[Xapian-discuss] Re: document weight

Thu May 26 02:07:17 BST 2005

On Thu, May 26, 2005 at 12:29:03AM +0000, Sabrina Shen wrote:
> Olly Betts <olly <at> survex.com> writes:
>  
> > If the highest ranking document doesn't match all terms, we simply
> > multiply by less than 100%.  The score to multiply by is determined
> > by looking at which terms match.

> I'm a little confused. More specifically, what do you mean be "by looking
> at which terms match"? For example, if we search with terms t1, t2, t3, 
> a document D1 contains t1 and t2, and we get term
>  weigt tw1 for D1 with t1, tw2 for D1 with t2. Using BM25, 
> finally we get document weight DW1. Similarly, a document D2 contains t2
>  and t3, and we get term weigt tw2' for D2 with t2, tw3' for D2
>  with t3. Using BM25, finally we get document weight DW2. 
> How could we estimate final percent score?
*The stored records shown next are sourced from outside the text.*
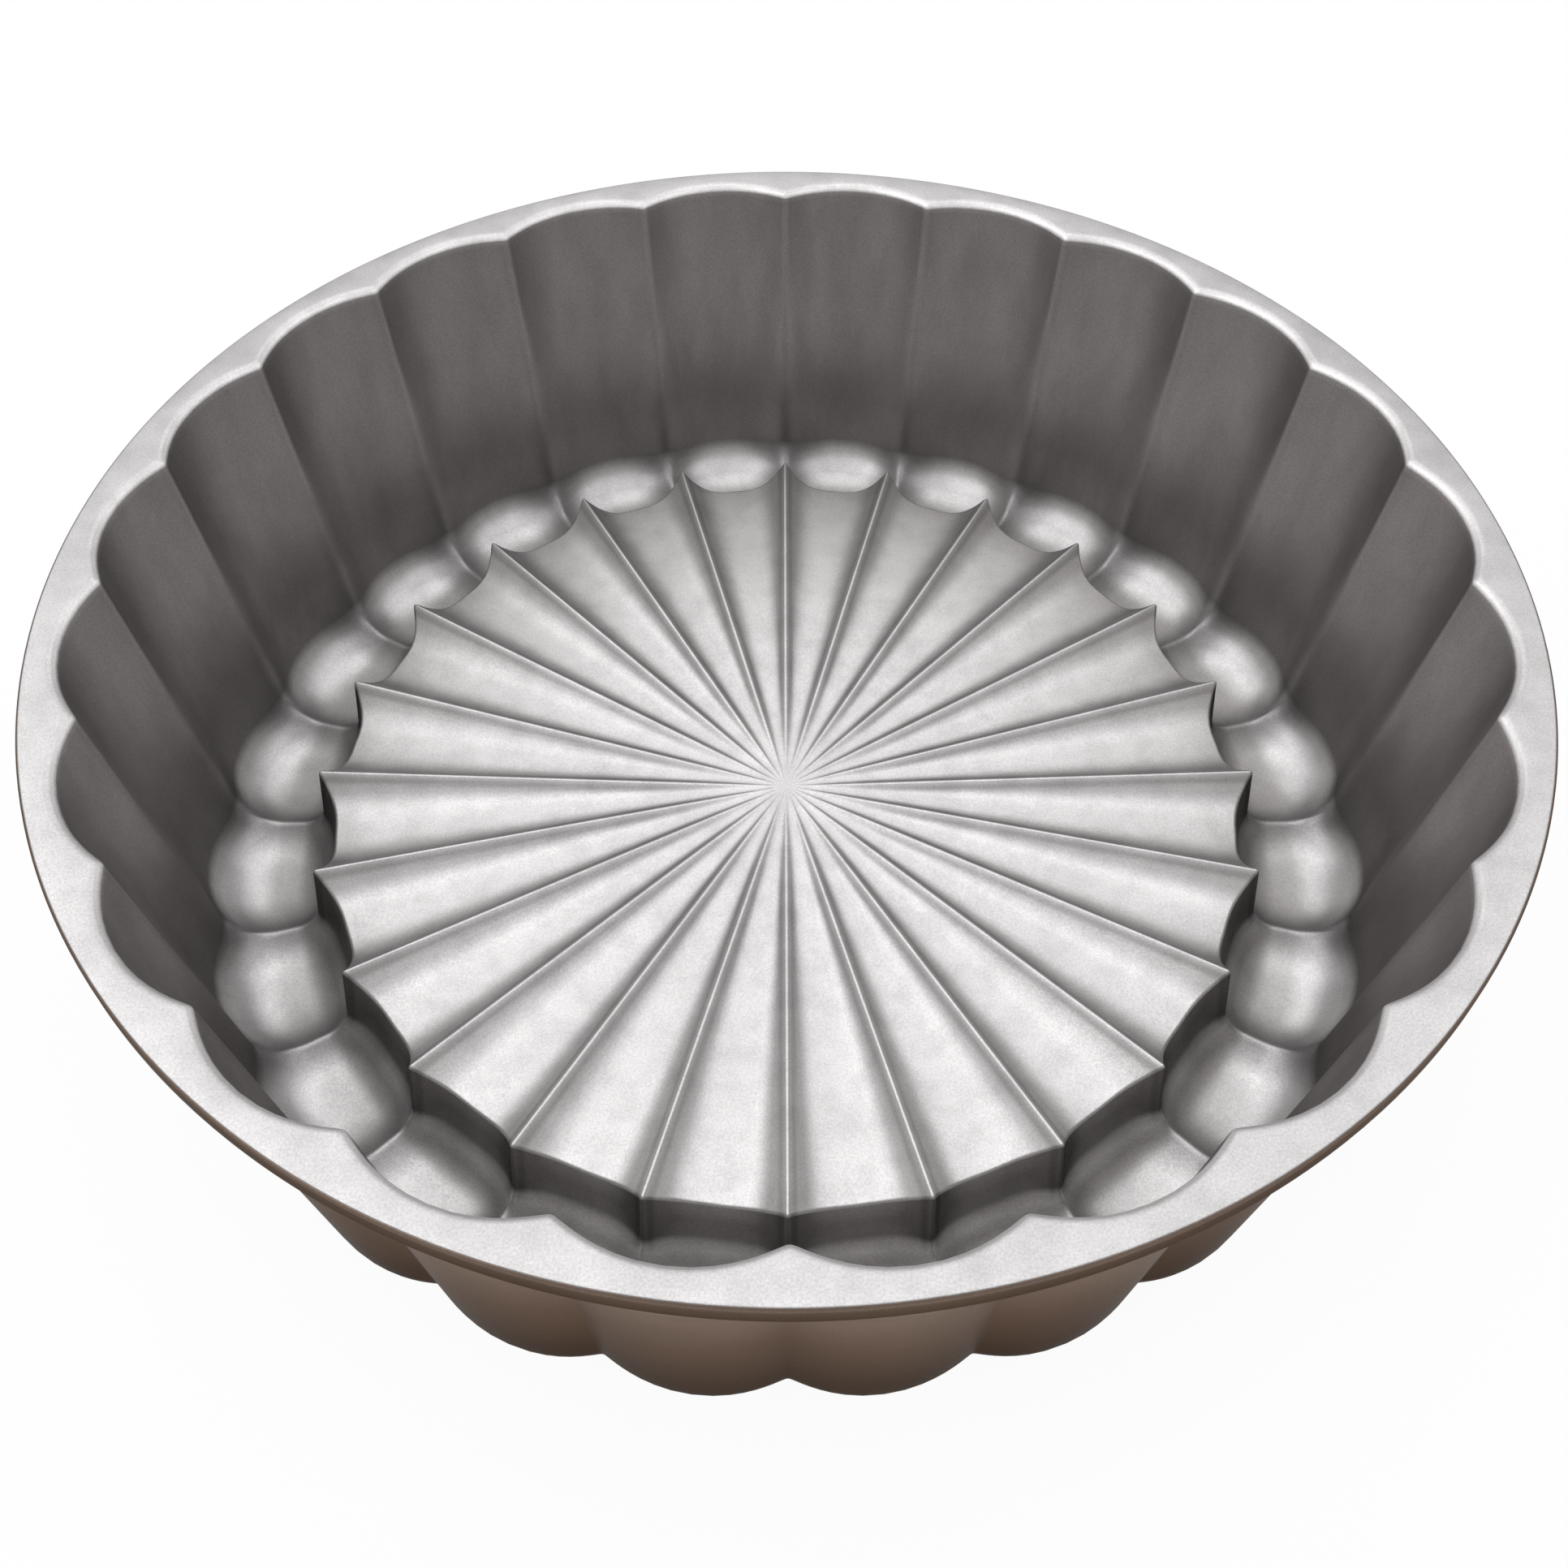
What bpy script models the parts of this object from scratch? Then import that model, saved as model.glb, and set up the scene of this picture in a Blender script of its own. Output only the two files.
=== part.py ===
"""Charlotte mould: a fluted cake mould cast in one piece.

Metres, +Z up, the origin at the middle of the base, on the plane that the feet stand on.
Looking down into it, a flat rim runs round a wall of 24 concave flutes. Each flute ends
in a round cup at the wall's foot, and the ring of cups goes round a raised disc, whose
24 channels and sharp crests line up with the flutes and the ridges between them.

One flute is lofted between its two ridges and the hollow in its middle, and copies of it,
turned about Z, close into the whole casting. Profiles are drawn in the (r, z) plane.
"""

import math

import bmesh
import bpy
from mathutils import Matrix, Vector

MM = 0.001

# The casting as a whole
FLUTES = 24
RIM_RADIUS = 128.0 * MM
OVERALL_HEIGHT = 76.5 * MM
WALL = 2.8 * MM            # thickness at the middle of a flute
RIDGE_WALL = 3.4 * MM      # thickness at a ridge, measured in its own radial plane

# The rim: a flat land, its outer edge, and the rounding into the fluted wall
LAND_WIDTH = 3.6 * MM      # at the middle of a flute, where the land is narrowest
LIP_ROUNDING = 1.8 * MM
RIM_EDGE_HEIGHT = 4.0 * MM
RIM_EDGE_CHAMFER = 0.6 * MM

# The fluted wall
FLUTE_DEPTH = 3.8 * MM     # from the ridges out to the middle of a flute
WALL_DRAFT = math.radians(6.1)

# The round neck under the rim, where the outside grooves run out
NECK_HEIGHT = 5.0 * MM
GROOVE_RUN_OUT = 10.0 * MM

# The trough round the disc: a cup in each flute, and a saddle at each ridge
TROUGH_WIDTH = 20.4 * MM   # at a ridge, from the wall to the tip of the disc's crest
CUP_WALL_FILLET = 11.6 * MM
CUP_DISC_FILLET = 9.0 * MM
SADDLE_RISE = 3.65 * MM    # how far the saddles stand above the cups' floors
SADDLE_WALL_FILLET = 9.0 * MM
SADDLE_DISC_FILLET = 5.0 * MM
LEAST_FLOOR = 0.5 * MM     # flat left between a trough's two fillets
FOOT_FLAT = 0.35 * MM      # ground off the lobes under the cups, to stand on

# The raised disc of crests and channels, heights above the base
CREST_TIP_HEIGHT = 23.1 * MM
CENTRE_HEIGHT = 18.5 * MM
HUB_RADIUS = 3.2 * MM
SCALLOP_CUT = 3.4 * MM     # how far the disc's edge draws in between two crest tips
SCALLOP_DROP = 5.2 * MM    # how far it drops there
DISC_SIDE_RUN = 1.8 * MM   # how far the disc's side spreads from its edge to its foot

# Smoothness of the surfaces
SEGMENTS_PER_FLUTE = 6
LIP_STEPS = 3
WALL_FILLET_STEPS = 4
DISC_FILLET_STEPS = 3
MERGE_DISTANCE = 0.02 * MM

# Finishes: base colour, metallic value and roughness
GREY_LINING = ((0.42, 0.41, 0.41, 1.0), 0.6, 0.45)
BRONZE_COAT = ((0.11, 0.075, 0.052, 1.0), 0.3, 0.4)

# Worked out from the sizes above
PITCH = 2 * math.pi / FLUTES
HOLLOW_MOUTH = RIM_RADIUS - LAND_WIDTH - LIP_ROUNDING
RIDGE_MOUTH = HOLLOW_MOUTH - FLUTE_DEPTH
MOUTH_HEIGHT = OVERALL_HEIGHT - LIP_ROUNDING
NECK_FOOT = OVERALL_HEIGHT - RIM_EDGE_HEIGHT - NECK_HEIGHT
CUP_FLOOR = WALL - FOOT_FLAT
SADDLE_FLOOR = CUP_FLOOR + SADDLE_RISE


def arc(centre, radius, start, end, steps):
    """Points on an arc, both ends included, with angles from +r towards +z."""
    points = []
    for step in range(steps + 1):
        angle = start + (end - start) * step / steps
        points.append(centre + radius * Vector((math.cos(angle), math.sin(angle))))
    return points


def offset(points, distance):
    """A profile moved into the metal, square to itself and mitred at its corners."""
    moved = []
    for index, point in enumerate(points):
        before = points[max(index - 1, 0)]
        after = points[min(index + 1, len(points) - 1)]
        arriving = point - before if index > 0 else after - point
        leaving = after - point if index < len(points) - 1 else arriving
        square = Vector((arriving.y, -arriving.x)).normalized()
        next_square = Vector((leaving.y, -leaving.x)).normalized()
        bisector = (square + next_square).normalized()
        moved.append(point + bisector * distance / bisector.dot(square))
    return moved


def wall_radius(mouth_radius, height):
    """Radius of the drafted wall at a height above the base."""
    return mouth_radius - (MOUTH_HEIGHT - height) * math.tan(WALL_DRAFT)


def trough(edge, mouth_radius, floor, wall_fillet, disc_fillet):
    """From the disc's edge down its side, along the trough and up into the wall."""
    wall_r = wall_radius(mouth_radius, floor + wall_fillet) - wall_fillet / math.cos(WALL_DRAFT)
    foot_r = edge.x + DISC_SIDE_RUN
    disc_fillet = min(disc_fillet, wall_r - foot_r - LEAST_FLOOR)
    wall_centre = Vector((wall_r, floor + wall_fillet))
    disc_centre = Vector((foot_r + disc_fillet, floor + disc_fillet))

    down = 1.5 * math.pi
    to_edge = edge - disc_centre
    touch = math.atan2(to_edge.y, to_edge.x) + math.acos(disc_fillet / to_edge.length)
    side = arc(disc_centre, disc_fillet, touch, down, DISC_FILLET_STEPS)
    rise = arc(wall_centre, wall_fillet, down, 2 * math.pi - WALL_DRAFT, WALL_FILLET_STEPS)
    return side + rise


def lip(mouth_radius):
    """The rounding from the fluted wall into the rim's land."""
    centre = Vector((mouth_radius + LIP_ROUNDING, MOUTH_HEIGHT))
    return arc(centre, LIP_ROUNDING, math.pi - WALL_DRAFT, 0.5 * math.pi, LIP_STEPS)


def rim_edge():
    """The rim's outer edge and the neck under it, which no flute reaches."""
    edge_foot = OVERALL_HEIGHT - RIM_EDGE_HEIGHT
    inset_radius = RIM_RADIUS - RIM_EDGE_CHAMFER
    neck_radius = HOLLOW_MOUTH + WALL
    return [
        Vector((inset_radius, OVERALL_HEIGHT)),
        Vector((RIM_RADIUS, OVERALL_HEIGHT - RIM_EDGE_CHAMFER)),
        Vector((RIM_RADIUS, edge_foot + RIM_EDGE_CHAMFER)),
        Vector((inset_radius, edge_foot)),
        Vector((neck_radius, edge_foot - RIM_EDGE_CHAMFER)),
        Vector((neck_radius, NECK_FOOT)),
    ]


def profile(edge, mouth_radius, trough_sizes, thickness):
    """Half of the casting's section: the upper skin outwards, then the lower skin back."""
    hub = Vector((HUB_RADIUS, CENTRE_HEIGHT))
    floor_and_sides = [hub, edge] + trough(edge, mouth_radius, *trough_sizes)
    upper = floor_and_sides + lip(mouth_radius)

    groove_top = NECK_FOOT - GROOVE_RUN_OUT
    outside_r = wall_radius(mouth_radius, groove_top) + thickness / math.cos(WALL_DRAFT)
    lower = offset(floor_and_sides, thickness) + [Vector((outside_r, groove_top))]
    return upper, lower[::-1]


def ridge_profile():
    """The section through a ridge of the wall and the crest in line with it."""
    tip_r = wall_radius(RIDGE_MOUTH, CREST_TIP_HEIGHT) - TROUGH_WIDTH
    tip = Vector((tip_r, CREST_TIP_HEIGHT))
    saddle = (SADDLE_FLOOR, SADDLE_WALL_FILLET, SADDLE_DISC_FILLET)
    return profile(tip, RIDGE_MOUTH, saddle, RIDGE_WALL)


def hollow_profile():
    """The section through the middle of a flute, its cup and its channel."""
    tip_r = wall_radius(RIDGE_MOUTH, CREST_TIP_HEIGHT) - TROUGH_WIDTH
    scallop = Vector((tip_r - SCALLOP_CUT, CREST_TIP_HEIGHT - SCALLOP_DROP))
    cup = (CUP_FLOOR, CUP_WALL_FILLET, CUP_DISC_FILLET)
    return profile(scallop, HOLLOW_MOUTH, cup, WALL)


def build_flute():
    """One flute from ridge to ridge, open at both sides, with its foot ground flat."""
    ridge_upper, ridge_lower = ridge_profile()
    hollow_upper, hollow_lower = hollow_profile()
    edge = rim_edge()
    ridge = ridge_upper + edge + ridge_lower
    hollow = hollow_upper + edge + hollow_lower

    mesh = bmesh.new()
    columns = []
    for column in range(SEGMENTS_PER_FLUTE + 1):
        across = 2 * column / SEGMENTS_PER_FLUTE - 1
        bulge = 1 - across ** 2
        turn = Matrix.Rotation(PITCH * (across + 1) / 2, 3, "Z")
        points = [a.lerp(b, bulge) for a, b in zip(ridge, hollow)]
        ground = [Vector((p.x, 0.0, max(p.y, 0.0))) for p in points]
        columns.append([mesh.verts.new(turn @ p) for p in ground])

    hub_top = mesh.verts.new((0.0, 0.0, columns[0][0].co.z))
    hub_bottom = mesh.verts.new((0.0, 0.0, columns[0][-1].co.z))
    for left, right in zip(columns, columns[1:]):
        mesh.faces.new((hub_top, left[0], right[0]))
        mesh.faces.new((hub_bottom, right[-1], left[-1])).material_index = 1
        for k in range(len(left) - 1):
            face = mesh.faces.new((left[k], left[k + 1], right[k + 1], right[k]))
            face.material_index = 0 if k < len(ridge_upper) else 1
    for face in mesh.faces:
        face.smooth = True

    data = bpy.data.meshes.new("mould_body")
    mesh.to_mesh(data)
    mesh.free()
    return data


def make_material(name, colour, metallic, roughness):
    """A plain finish."""
    material = bpy.data.materials.new(name)
    material.use_nodes = True
    shader = material.node_tree.nodes["Principled BSDF"]
    shader.inputs["Base Color"].default_value = colour
    shader.inputs["Metallic"].default_value = metallic
    shader.inputs["Roughness"].default_value = roughness
    return material


def make_body(collection):
    """The casting: one flute repeated round the axis and closed into one shell."""
    body = bpy.data.objects.new("mould_body", build_flute())
    body.data.materials.append(make_material("grey_lining", *GREY_LINING))
    body.data.materials.append(make_material("bronze_coat", *BRONZE_COAT))
    collection.objects.link(body)

    one_pitch = bpy.data.objects.new("one_pitch", None)
    one_pitch.rotation_euler = (0.0, 0.0, PITCH)
    collection.objects.link(one_pitch)

    ring = body.modifiers.new("flutes", "ARRAY")
    ring.count = FLUTES
    ring.use_relative_offset = False
    ring.use_object_offset = True
    ring.offset_object = one_pitch
    ring.use_merge_vertices = True
    ring.use_merge_vertices_cap = True
    ring.merge_threshold = MERGE_DISTANCE


def main():
    for item in list(bpy.data.objects):
        bpy.data.objects.remove(item)
    collection = bpy.data.collections.new("charlotte_mould")
    bpy.context.scene.collection.children.link(collection)
    make_body(collection)


main()
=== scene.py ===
"""Charlotte mould: the cast cake mould's looks, with its camera, floor and light.

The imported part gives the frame. Two closed pieces stand for its one casting: the metal
with its bronze-brown coat outside, and the grey non-stick lining laid over the inside
and the rim's land. Both come from the same sections as the part, with finer steps and
with the small roundings that the real casting has. Lengths are in millimetres until the
meshes are made.
"""

import math

import bpy
import numpy as np
from mathutils import Matrix, Vector
from mathutils.bvhtree import BVHTree


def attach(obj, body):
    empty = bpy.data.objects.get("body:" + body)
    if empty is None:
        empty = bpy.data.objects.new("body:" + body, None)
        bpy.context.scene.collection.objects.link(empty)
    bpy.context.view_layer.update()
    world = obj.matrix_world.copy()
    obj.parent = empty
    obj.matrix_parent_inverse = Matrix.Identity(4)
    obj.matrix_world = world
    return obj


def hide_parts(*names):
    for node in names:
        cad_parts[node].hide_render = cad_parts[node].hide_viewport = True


MM = 0.001

# The casting's sizes, as in the part
FLUTES = 24
RIM_RADIUS = 128.0
HEIGHT = 76.5
WALL = 2.8
RIDGE_WALL = 3.4
LAND_WIDTH = 3.6
LIP_ROUNDING = 1.8
RIM_EDGE_HEIGHT = 4.0
FLUTE_DEPTH = 3.8
DRAFT = math.tan(math.radians(6.1))
NECK_HEIGHT = 5.0
GROOVE_RUN_OUT = 10.0
TROUGH_WIDTH = 20.4
CUP_WALL_FILLET = 11.6
CUP_DISC_FILLET = 9.0
SADDLE_RISE = 3.65
SADDLE_WALL_FILLET = 9.0
SADDLE_DISC_FILLET = 5.0
FOOT_FLAT = 0.35
CREST_TIP_HEIGHT = 23.1
CENTRE_HEIGHT = 18.5
HUB_RADIUS = 3.2
SCALLOP_CUT = 3.4
SCALLOP_DROP = 5.2
DISC_SIDE_RUN = 1.8

# Worked out from those
HOLLOW_MOUTH = RIM_RADIUS - LAND_WIDTH - LIP_ROUNDING
RIDGE_MOUTH = HOLLOW_MOUTH - FLUTE_DEPTH
MOUTH_HEIGHT = HEIGHT - LIP_ROUNDING
RIM_FOOT = HEIGHT - RIM_EDGE_HEIGHT
GROOVE_TOP = RIM_FOOT - NECK_HEIGHT - GROOVE_RUN_OUT
CUP_FLOOR = WALL - FOOT_FLAT
SADDLE_FLOOR = CUP_FLOOR + SADDLE_RISE
HALF_PITCH = math.pi / FLUTES

# Small roundings of the real casting, which the part leaves out
DISC_EDGE_ROUNDING = 0.7
RIM_TOP_ROUNDING = 0.8
RIM_FOOT_ROUNDING = 0.6
NECK_FILLET = 1.0
NECK_DROP = 0.5            # how far the rim's underside falls towards the neck
UNDERSIDE_ROUNDING = 1.5
GROOVE_ROUNDING = 0.5      # at the bottom of the outside grooves

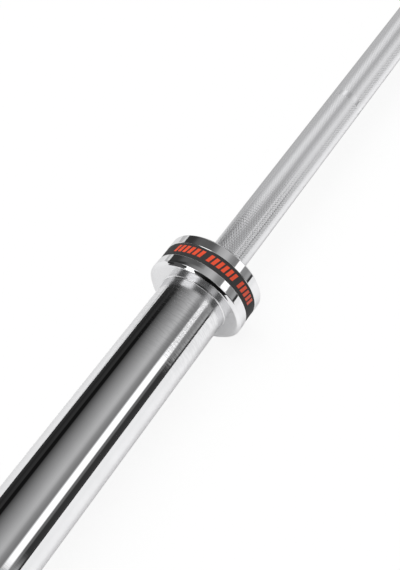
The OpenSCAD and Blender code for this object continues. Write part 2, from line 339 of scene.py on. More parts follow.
def mirror_chrome(finishes):
    """Polished chrome: faint turning marks, scuffs where the plates rub beside a collar, and some haze."""
    material, tree, shader, coordinates = start_finish("mirror_chrome")
    marks = streaks(tree, coordinates, along=1500.0, across=40.0)
    scratches = streaks(tree, coordinates, along=850.0, across=120.0, detail=2.0)
    clouds = streaks(tree, coordinates, along=40.0, across=40.0, detail=4.0)
    distance = calculate(tree, "ABSOLUTE", add(tree, "SeparateXYZ", {0: coordinates}).outputs[0])
    rubbed = beside_collar(tree, distance, *RUBBED)
    worn = beside_collar(tree, distance, *WORN)

    dull = product(tree, between(tree, scratches, *SCRATCHED_COLOUR), rubbed)
    bright = clouded(tree, clouds, finishes.mirror, darkest=0.96, noise_range=(0.35, 0.6))
    tree.links.new(blend(tree, dull, bright, (*finishes.scuffed, 1.0)), shader.inputs["Base Color"])

    deepest = finishes.scuff_roughness
    scuffs = total(
        tree, product(tree, between(tree, scratches, *SCRATCHED_POLISH, 0.0, deepest * 0.4), rubbed),
        product(tree, varied(tree, clouds, 1.0, 0.3), product(tree, worn, deepest)),
    )
    polish = finishes.mirror_roughness
    haze = between(tree, clouds, 0.4, 0.7, polish * 0.6, polish * 1.5)
    tree.links.new(total(tree, haze, scuffs), shader.inputs["Roughness"])

    make_metal(shader, edge_brightness=0.85)
    relief = total(tree, product(tree, marks, 0.02), product(tree, scratches, product(tree, rubbed, 0.7)))
    raise_from(tree, shader, relief, 0.00006)
    return material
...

Assuming document D1 has the highest weight (i.e. DW1 >= DWi for any i)
then we look at the termweight ceilings for the terms (the values
returned by Weight::get_maxpart()).  We assign D1 a score of:

(maxpart1 + maxpart2) / (maxpart1 + maxpart2 + maxpart3) * 100%

So if D1 matches all terms, that's 100%.  If it matches fewer, it gets
a score which reflects how much weight the terms that index it could have
given it compared to how much weight a document matching all terms could
have got.

All other documents get scaled accordingly, so D2 gets a score of:

DW2 / DW1 * (maxpart1 + maxpart2) / (maxpart1 + maxpart2 + maxpart3) * 100%

There's no particular theoretical justification for this, but it seems a
reasonable approach, and seems to give appropriate scores.

There's actually not much theoretical justification for the percentage scores
at all - the probabilistic formulae say a document scoring 60% is better than
one scoring 30% but the manipulations which happen during their derivation
aren't linear, so there's no reason to think the 60% document is twice as good
in any useful sense.  But percentage scores are something users can visualise
much better than raw numeric weights and empirically the relative percentage
scores do seem to provide useful information.

> Is  MSet::convert_to_percent where I should look into?

Only if you're prepared to trace back a lot!

The place to look is in matcher/multimatch.cc.  There's a monster
function called get_mset(), and towards the end (line 877 in the
latest SVN trunk, and probably in 0.9.0 too) there's this code:

        if (matching_terms < termfreqandwts.size()) {
            // OK, work out weight corresponding to 100%
            double denom = 0;
            for (i = termfreqandwts.begin(); i != termfreqandwts.end(); ++i)
                denom += i->second.termweight;

            DEBUGLINE(MATCH, "denom = " << denom << " percent_scale = " << percent_scale);
	    Assert(percent_scale <= denom);
            denom *= greatest_wt;
            Assert(denom > 0);
            percent_scale /= denom;
        } else {
            // If all the terms match, the 2 sums of weights cancel
            percent_scale = 1.0 / greatest_wt;
        }

All terms matching the top document is a pretty common case, so we short-cut
that.

Cheers,
    Olly